Sure, but the K/V matrices are pretty much arbitrary weights, and so is the Q vector since its derived from the multiplication of the input vector by a learned matrix.
The thing im trying to convey is that the nomeclature of Key/Query/Value doesn't mean anything, so when people learn about transformers, they don't need to understand that those matricies correspond to some predefined structure that maps to the data in a specific way. You can have 2 identical model initialized with random values and trained on same datasets, and end up with different KQV matricies for the same input.
>This isn't correct, again because of attention. The classic perceptron has static weights, they are not an input.
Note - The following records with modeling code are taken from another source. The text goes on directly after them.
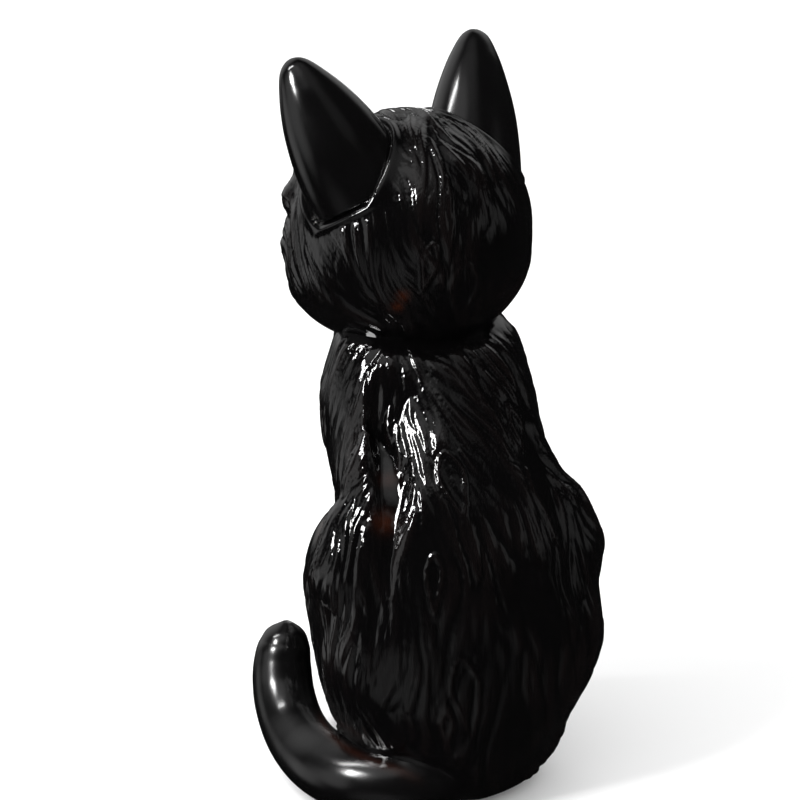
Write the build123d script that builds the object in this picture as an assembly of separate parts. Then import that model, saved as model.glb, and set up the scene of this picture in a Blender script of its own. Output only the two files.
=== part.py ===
# Sitting ceramic cat figurine: hollow slip-cast sections that are luted together and glazed.
# Frame: +Z up, the cat faces -Y, its left side is +X, and it stands on the plane Z = 0.
# The origin is on the flat underside of the base plate. Sizes are in millimetres.
import os

from build123d import *

# ---- driving dimensions ------------------------------------------------------------------
WALL = 4.5                      # thickness of the cast shells

SEAT_Z = 150.0                  # height of the neck seat, where head and torso meet
THROAT = (1.0, -22.0)           # centre of the passage between the two hollows
THROAT_R = 13.0

HEAD_C = (1.0, -28.0, 177.0)    # centre of the head
HEAD_R = 39.8                   # head radius, level
HEAD_RZ = 39.6                  # head radius, upright
CHEEK_C = (19.0, -9.0, -13.0)   # left cheek
CHEEK_R = (18.0, 18.2, 17.2)
HEAD_TURN = 19.0                # degrees that the face is turned to the cat's left
HEAD_ROLL = 0.9                 # degrees that the head leans to its right

PLATE_T = 5.0                   # base plate thickness
FOOT_RIM = 5.0                  # width of the foot ring around the plate
VENT = (0.0, 17.0)              # centre of the kiln vent hole
VENT_R = 4.0

# Torso sections, foot to neck: height, centre Y, half width, depth behind and in front of it.
TORSO = [
    (0.0, 11.0, 26.0, 21.5, 25.0),
    (4.0, 11.0, 31.0, 26.0, 29.0),
    (12.0, 11.5, 35.0, 31.0, 33.5),
    (20.0, 12.0, 37.2, 33.5, 36.5),
    (29.0, 12.5, 38.8, 35.0, 39.0),
    (39.0, 13.0, 39.5, 36.0, 40.5),
    (52.0, 13.5, 40.5, 36.0, 41.0),
    (66.0, 14.0, 39.5, 35.0, 41.5),
    (80.0, 14.0, 36.5, 33.0, 43.0),
    (93.0, 11.0, 35.0, 32.5, 44.5),
    (105.0, 3.0, 35.4, 35.5, 45.0),
    (118.0, -8.0, 35.2, 38.0, 39.0),
    (129.0, -12.5, 34.8, 34.0, 34.5),
    (140.0, -13.5, 31.8, 26.0, 32.0),
    (146.0, -15.5, 29.3, 22.0, 30.2),
    (SEAT_Z, -18.0, 26.5, 18.0, 28.0),
]
HOLLOW_TOP = 139.0              # the torso's hollow narrows to the throat above this

LEG_RISE = [                    # foreleg sections: height, X, Y, radius
    (0.0, 9.9, -41.0, 8.8),
    (18.0, 9.9, -40.5, 9.3),
    (50.0, 10.4, -39.0, 10.2),
    (80.0, 12.0, -37.0, 11.8),
    (102.0, 13.5, -35.0, 11.8),
    (114.0, 14.0, -34.0, 8.5),
    (120.0, 14.0, -33.5, 2.0),
]
PAW_C = (9.7, -49.5, 7.6)
PAW_R = (9.6, 14.0, 8.8)

HAUNCH_UPPER = ((30.0, 11.0, 73.0), (17.3, 23.0, 27.0))
HAUNCH_LOWER = ((28.0, 17.0, 54.0), (17.2, 22.5, 23.5))
HIND_PAW_C = (19.0, -26.0, 7.4)
HIND_PAW_R = (8.4, 14.0, 8.2)
HIND_PAW_TOE_OUT = 8.0          # degrees

# Tail: centre line X, Y, Z and the radius there, from inside the back to the raised tip.
TAIL = [
    (4.0, 23.5, 13.0, 8.0),
    (12.0, 32.0, 11.6, 10.9),
    (23.5, 34.8, 11.5, 11.4),
    (34.9, 28.9, 11.4, 11.3),
    (43.0, 16.9, 11.3, 11.1),
    (46.8, 2.8, 12.3, 10.9),
    (48.4, -10.0, 16.4, 10.5),
    (48.4, -18.9, 23.5, 10.2),
    (47.3, -23.6, 31.4, 9.6),
    (45.8, -25.3, 38.0, 8.2),
    (45.1, -25.7, 42.2, 5.6),
    (44.8, -25.9, 44.8, 1.6),
]

# Ears, left one, in the head's own directions (X outward, -Y towards the face).
EAR_BASE = (24.4, 1.0, 24.0)
EAR_TIP = (37.0, -15.0, 58.5)
EAR_WIDE = (26.0, 0.4, -27.5)   # direction across the ear, inner edge to outer edge
EAR_PROFILE = [                 # share of the length, half width, half depth
    (-0.25, 17.8, 15.2),
    (0.0, 17.2, 14.4),
    (0.3, 15.3, 12.8),
    (0.56, 12.4, 10.2),
    (0.78, 8.4, 7.2),
    (0.92, 4.6, 4.2),
    (1.0, 1.2, 1.2),
]
BOWL_SHARE = 0.66               # the ear's bowl is the same form at this share of its section
BOWL_SHIFT = 8.5                # and this far towards the front
BOWL_STOP = 0.86                # and this share of its length

EYE_AT = (15.0, -36.7, 3.0)     # centre of the left eye on the head's surface
EYE_R = (7.8, 5.2, 6.2)
EYE_SINK = 2.4                  # depth of the eye's centre under the head's surface
EYE_YAW = 22.5                  # degrees that each eye looks outward

PAD_C = (7.2, -36.5, -11.5)     # whisker pad
PAD_R = (10.2, 10.0, 8.4)
CHIN_C = (0.0, -33.5, -20.0)
CHIN_R = (9.0, 8.5, 6.4)
NOSE_C = (0.0, -43.6, -5.0)
NOSE_R = (4.8, 3.6, 3.4)


# ---- helpers -----------------------------------------------------------------------------
def ellipsoid(centre, radii, turn=(0, 0, 0)):
    """Ellipsoid with the given half axes, turned about its own centre."""
    return Pos(*centre) * (Rot(*turn) * scale(Sphere(1.0), by=tuple(radii)))


def egg(z, cy, half, back, front):
    """Level egg-shaped section: two half ellipses that share their widest line."""
    rear = EllipticalCenterArc((0, 0), half, back, start_angle=0, arc_size=180)
    fore = EllipticalCenterArc((0, 0), half, front, start_angle=180, arc_size=180)
    return Pos(0, cy, z) * make_face([rear, fore])


def inset(section, by):
    """The same section, smaller all round."""
    z, cy, half, back, front = section
    return (z, cy, half - by, back - by, front - by)


def at_height(z):
    """Torso section at a height, by straight interpolation between its neighbours."""
    for low, high in zip(TORSO, TORSO[1:]):
        if low[0] <= z <= high[0]:
            t = (z - low[0]) / (high[0] - low[0])
            return tuple(a + (b - a) * t for a, b in zip(low, high))
    raise ValueError("height outside the torso")


def round_loft(stations):
    """Loft of circles along a path given as X, Y, Z, radius, each square to the path."""
    points = [Vector(*s[:3]) for s in stations]
    path = Spline(points)
    faces = []
    for point, station in zip(points, stations):
        along = path.tangent_at(path.param_at_point(point))
        faces.append(Plane(point, z_dir=along) * Circle(station[3]))
    return loft(faces)


def both_sides(name, solid, mirror_plane=Plane.YZ):
    """A left piece and its mirror image on the right."""
    return {f"{name}_left": solid, f"{name}_right": mirror(solid, about=mirror_plane)}


def on_head(solid):
    """Moves a solid from the head's own directions to its place."""
    return Pos(*HEAD_C) * (Rot(0, 0, HEAD_TURN) * (Rot(0, -HEAD_ROLL, 0) * solid))


# ---- body --------------------------------------------------------------------------------
def torso_outside():
    return loft([egg(*section) for section in TORSO])


def plate_outline(height):
    return extrude(egg(*inset(TORSO[0], FOOT_RIM)), amount=height)


def torso_shell(outside):
    heights = [PLATE_T] + [s[0] for s in TORSO if PLATE_T + 4 < s[0] < HOLLOW_TOP] + [HOLLOW_TOP]
    hollow = loft([egg(*inset(at_height(z), WALL)) for z in heights])
    throat = Pos(*THROAT, HOLLOW_TOP - 2) * Cylinder(
        THROAT_R, SEAT_Z - HOLLOW_TOP + 4, align=(Align.CENTER, Align.CENTER, Align.MIN))
    return outside - hollow - throat - plate_outline(PLATE_T)


def base_plate():
    vent = Pos(*VENT, PLATE_T / 2) * Cylinder(VENT_R, PLATE_T * 2)
    return plate_outline(PLATE_T) - vent


def above(z):
    """Everything over a height."""
    return Pos(0, 0, z) * Box(400, 400, 400, align=(Align.CENTER, Align.CENTER, Align.MIN))


def foreleg(outside):
    column = loft([Pos(x, y, z) * Circle(r) for z, x, y, r in LEG_RISE])
    leg = column + ellipsoid(PAW_C, PAW_R)
    half_space = Box(200, 200, 300, align=(Align.MIN, Align.CENTER, Align.MIN))
    return (leg & half_space) - outside


def haunch(outside):
    return (ellipsoid(*HAUNCH_UPPER) + ellipsoid(*HAUNCH_LOWER)) - outside


def hind_paw(outside, leg):
    paw = ellipsoid(HIND_PAW_C, HIND_PAW_R, (0, 0, HIND_PAW_TOE_OUT)) & above(0)
    return paw - outside - leg


def tail(outside, flank):
    return (round_loft(TAIL) & above(0)) - outside - flank


# ---- head, in its own directions ---------------------------------------------------------
def head_form(inset_by=0.0):
    """Round skull with full cheeks, or the same form inset for the hollow."""
    round_part = ellipsoid((0, 0, 0), [HEAD_R - inset_by, HEAD_R - inset_by, HEAD_RZ - inset_by])
    cheek = ellipsoid(CHEEK_C, [r - inset_by for r in CHEEK_R])
    return round_part + cheek + mirror(cheek, about=Plane.YZ)


def ear_loft(share=1.0, shift=0.0, stop=1.0):
    """The ear's cone; share scales its sections, shift moves it forward, stop shortens it."""
    base, tip = Vector(*EAR_BASE), Vector(*EAR_TIP)
    length = (tip - base).length
    up = (tip - base).normalized()
    wide = Vector(*EAR_WIDE)
    wide = (wide - up * wide.dot(up)).normalized()
    front = up.cross(wide).normalized()
    if front.Y > 0:
        front = front * -1
    faces = []
    for along, half, deep in EAR_PROFILE:
        centre = base + up * (length * along * stop) + front * shift * (1 - max(along, 0))
        plane = Plane(centre, x_dir=wide, z_dir=up)
        faces.append(plane * Ellipse(half * share, deep * share))
    return loft(faces)


def ear(skull):
    return ear_loft() - ear_loft(BOWL_SHARE, BOWL_SHIFT, BOWL_STOP) - skull


def eye():
    """Left eye cabochon, turned outward and sunk a little under the head's surface."""
    at = Vector(*EYE_AT)
    centre = at * ((at.length - EYE_SINK) / at.length)
    return ellipsoid(tuple(centre), EYE_R, (0, 0, EYE_YAW))


def muzzle(skull):
    pad = ellipsoid(PAD_C, PAD_R)
    return (pad + mirror(pad, about=Plane.YZ) + ellipsoid(CHIN_C, CHIN_R)) - skull


def nose():
    return ellipsoid(NOSE_C, NOSE_R)


def head_pieces():
    skull = head_form()
    hollow = head_form(WALL)
    eyes = both_sides("eye", eye())
    ears = both_sides("ear", ear(skull))
    nose_solid = nose()
    muzzle_solid = muzzle(skull) - nose_solid
    shell = skull - hollow
    for socketed in eyes.values():
        shell = shell - socketed
    shell = shell - nose_solid
    pieces = {name: on_head(solid) for name, solid in {**eyes, **ears}.items()}
    pieces["muzzle"] = on_head(muzzle_solid)
    pieces["nose"] = on_head(nose_solid)
    throat = Pos(*THROAT, SEAT_Z - 5) * Cylinder(
        THROAT_R, 30, align=(Align.CENTER, Align.CENTER, Align.MIN))
    pieces["head_shell"] = (on_head(shell) & above(SEAT_Z)) - throat
    return pieces


# ---- assembly ----------------------------------------------------------------------------
def all_pieces():
    outside = torso_outside()
    leg = foreleg(outside)
    flank = haunch(outside)
    paw = hind_paw(outside, leg)
    return {
        "torso_shell": torso_shell(outside),
        "base_plate": base_plate(),
        **both_sides("foreleg", leg),
        **both_sides("haunch", flank),
        **both_sides("hind_paw", paw),
        "tail": tail(outside, flank),
        **head_pieces(),
    }


os.makedirs("parts", exist_ok=True)
for node, solid in all_pieces().items():
    export_step(solid, f"parts/{node}.step")
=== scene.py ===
"""Looks of the ceramic cat: sculpted glazed body, head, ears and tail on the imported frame.

Everything is worked out in millimetres, in the frame of the CAD part, and scaled to metres
when a mesh is made. The cat faces -Y, its left side is +X and it stands on Z = 0. The head
is shaped in its own directions and then turned and placed.
"""
import math

import bpy
import numpy as np
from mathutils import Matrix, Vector


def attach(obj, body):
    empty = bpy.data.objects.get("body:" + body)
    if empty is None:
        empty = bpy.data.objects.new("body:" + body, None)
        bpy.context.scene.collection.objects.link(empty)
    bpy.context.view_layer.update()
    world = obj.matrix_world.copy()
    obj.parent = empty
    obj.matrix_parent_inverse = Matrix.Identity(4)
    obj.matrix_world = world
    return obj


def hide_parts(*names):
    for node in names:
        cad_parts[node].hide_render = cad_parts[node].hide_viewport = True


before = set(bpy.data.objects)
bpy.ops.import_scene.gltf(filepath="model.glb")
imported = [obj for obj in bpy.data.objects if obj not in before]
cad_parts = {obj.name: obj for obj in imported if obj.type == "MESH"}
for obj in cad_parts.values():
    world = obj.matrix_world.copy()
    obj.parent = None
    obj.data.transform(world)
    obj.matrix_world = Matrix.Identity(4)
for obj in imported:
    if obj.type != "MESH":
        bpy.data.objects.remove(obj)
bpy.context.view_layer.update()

MM = 0.001

# ---- dimensions of the cast sections, in millimetres ---------------------------------------
SEAT_Z = 150.0
HEAD_C = np.array((1.0, -28.0, 177.0))
HEAD_TURN = math.radians(19.0)     # towards the cat's left
HEAD_ROLL = math.radians(0.9)
SKULL = (39.8, 39.8, 39.6)
FOOT_RIM = 5.0
PLATE_T = 5.0
VENT = (0.0, 17.0, 4.0)            # centre across, centre along and radius

# Torso sections: height, centre Y, half width, depth behind and in front of the centre.
TORSO = np.array([
    (0.0, 11.0, 26.0, 21.5, 25.0),
    (4.0, 11.0, 31.0, 26.0, 29.0),
    (12.0, 11.5, 35.0, 31.0, 33.5),
    (20.0, 12.0, 37.2, 33.5, 36.5),
    (29.0, 12.5, 38.8, 35.0, 39.0),
    (39.0, 13.0, 39.5, 36.0, 40.5),
    (52.0, 13.5, 40.5, 36.0, 41.0),
    (66.0, 14.0, 39.5, 35.0, 41.5),
    (80.0, 14.0, 36.5, 33.0, 43.0),
    (93.0, 11.0, 35.0, 32.5, 44.5),
    (105.0, 3.0, 35.4, 35.5, 45.0),
    (118.0, -8.0, 35.2, 38.0, 39.0),
    (129.0, -12.5, 34.8, 34.0, 34.5),
    (140.0, -13.5, 31.8, 26.0, 32.0),
    (146.0, -15.5, 29.3, 22.0, 30.2),
    (SEAT_Z, -18.0, 26.5, 18.0, 28.0),
])
# Foreleg from the floor up: centre and radius.
LEG = [
    (9.9, -41.0, 0.0, 8.8), (9.9, -40.5, 18.0, 9.3), (10.4, -39.0, 50.0, 10.2),
    (12.0, -37.0, 80.0, 11.8), (13.5, -35.0, 102.0, 11.8), (14.0, -34.0, 112.0, 8.5),
]
# Toes: place across, place along and radius.
FORE_TOES = ((3.75, -55.4, 3.7), (8.15, -58.2, 4.1), (12.85, -57.6, 4.0), (16.75, -53.6, 3.5))
HIND_TOES = ((13.8, -34.0, 3.0), (17.4, -36.2, 3.2), (21.0, -35.7, 3.2), (24.1, -33.4, 2.7))
HIND_YAW = 8.0
TAIL_FILLET = 3.0
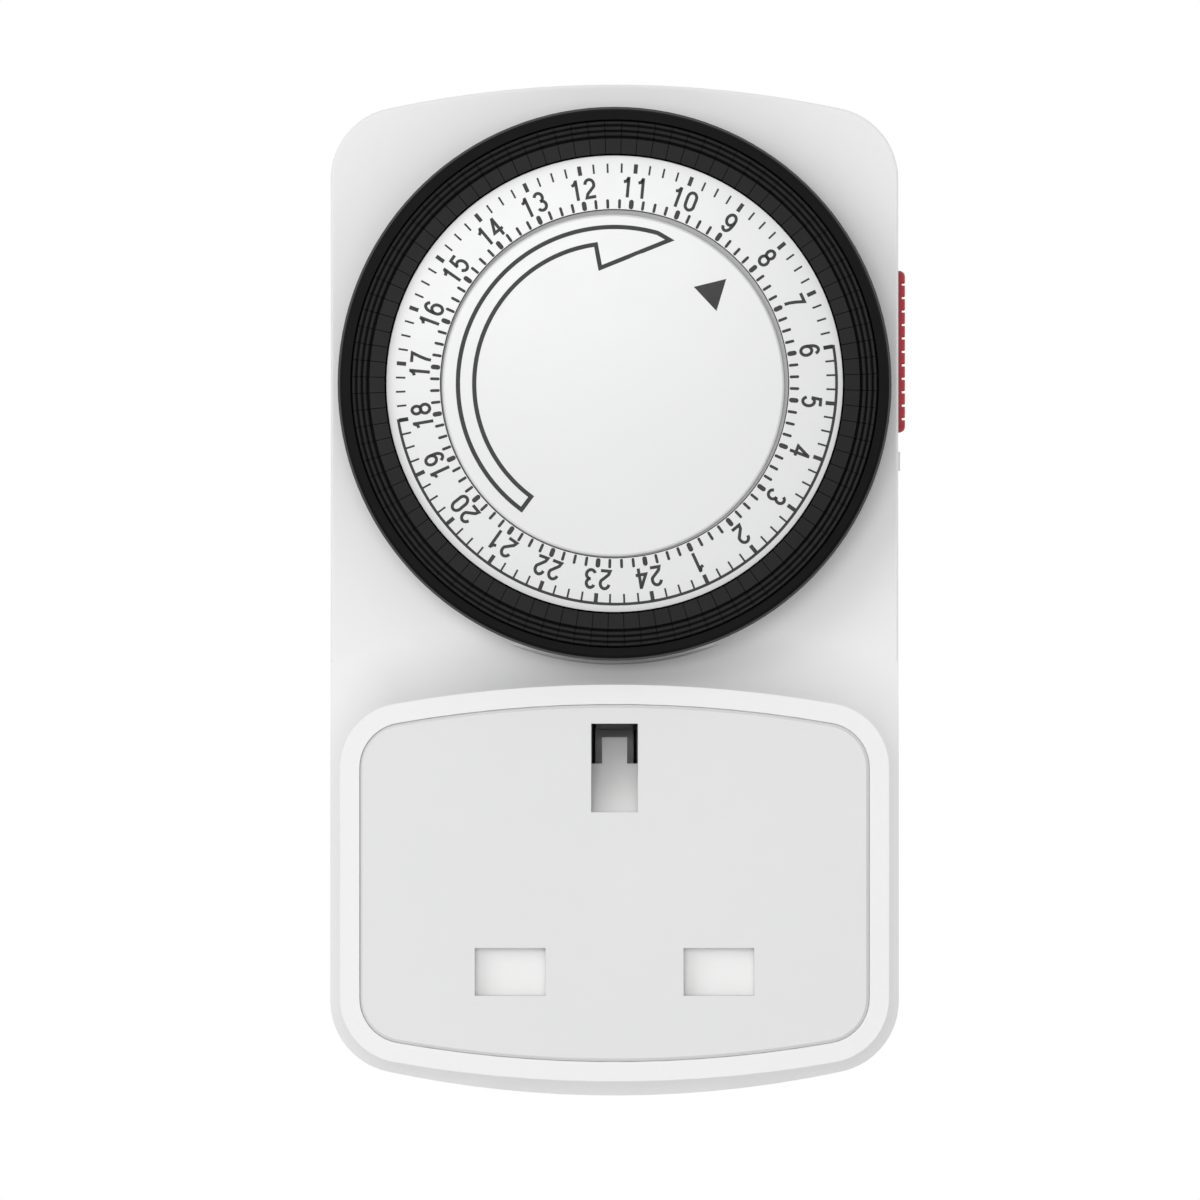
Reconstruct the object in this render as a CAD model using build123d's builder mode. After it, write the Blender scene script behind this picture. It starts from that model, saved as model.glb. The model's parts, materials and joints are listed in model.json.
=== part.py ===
"""Plug-in 24-hour timer switch with a front socket for a plug with rectangular pins.

Frame: +X right, +Z up, the dial and the socket face -Y and the plug pins point to +Y.
The origin is on the wall face, midway between the line and the neutral pin. Places are
given as (x, height) and as a depth, which is counted from the wall face to the front.
"""

from build123d import *
import math
import os

os.makedirs("parts", exist_ok=True)

# ---------------------------------------------------------------- driving dimensions (mm)
# Housing
body_width = 60.5
body_top = 94.5
body_bottom = -13.2
body_arch = 115.0
body_corner = 7.7
front_depth = 40.0
parting_depth = 20.0
wall = 2.0
front_edge_radius = 0.3
rear_edge_radius = 2.0
lip_height = 1.2
lip_clearance = 0.1

# Raised socket block and its inset plate
block_width = 58.4
block_top = 30.55
block_bottom = -11.65
block_arch = 135.0
block_corner = 6.9
block_rise = 4.0
cove_radius = 8.0
plate_inset = 2.08
plate_gap = 0.03
plate_thickness = 1.8
groove_chamfer = 0.33
ledge_width = 1.6
ledge_thickness = 1.5
carrier_setback = 7.1

# Plug and socket to the national standard for rectangular pins
pin_pitch = 22.2
earth_height = 22.2
power_pin = (6.35, 4.0)
power_pin_length = 17.7
earth_pin_size = (4.0, 8.0)
earth_pin_length = 22.7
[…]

K/Q/V are all derived by multiplying the input vector by static learned weights, then those are all multiplied together in the attention calculation. Basically just a whole bunch of dot products. You would just have flattened matricies with intermediate layers acting as accumulators.
>Indeed I wonder if it's actually possible for a bunch of perceptrons to even 'discover' the attention mechanism
It is. It won't be attention in a classical sense, it would just be extra connections on a wider dimension single layer stacks. The learning process would put the right values in the correct place.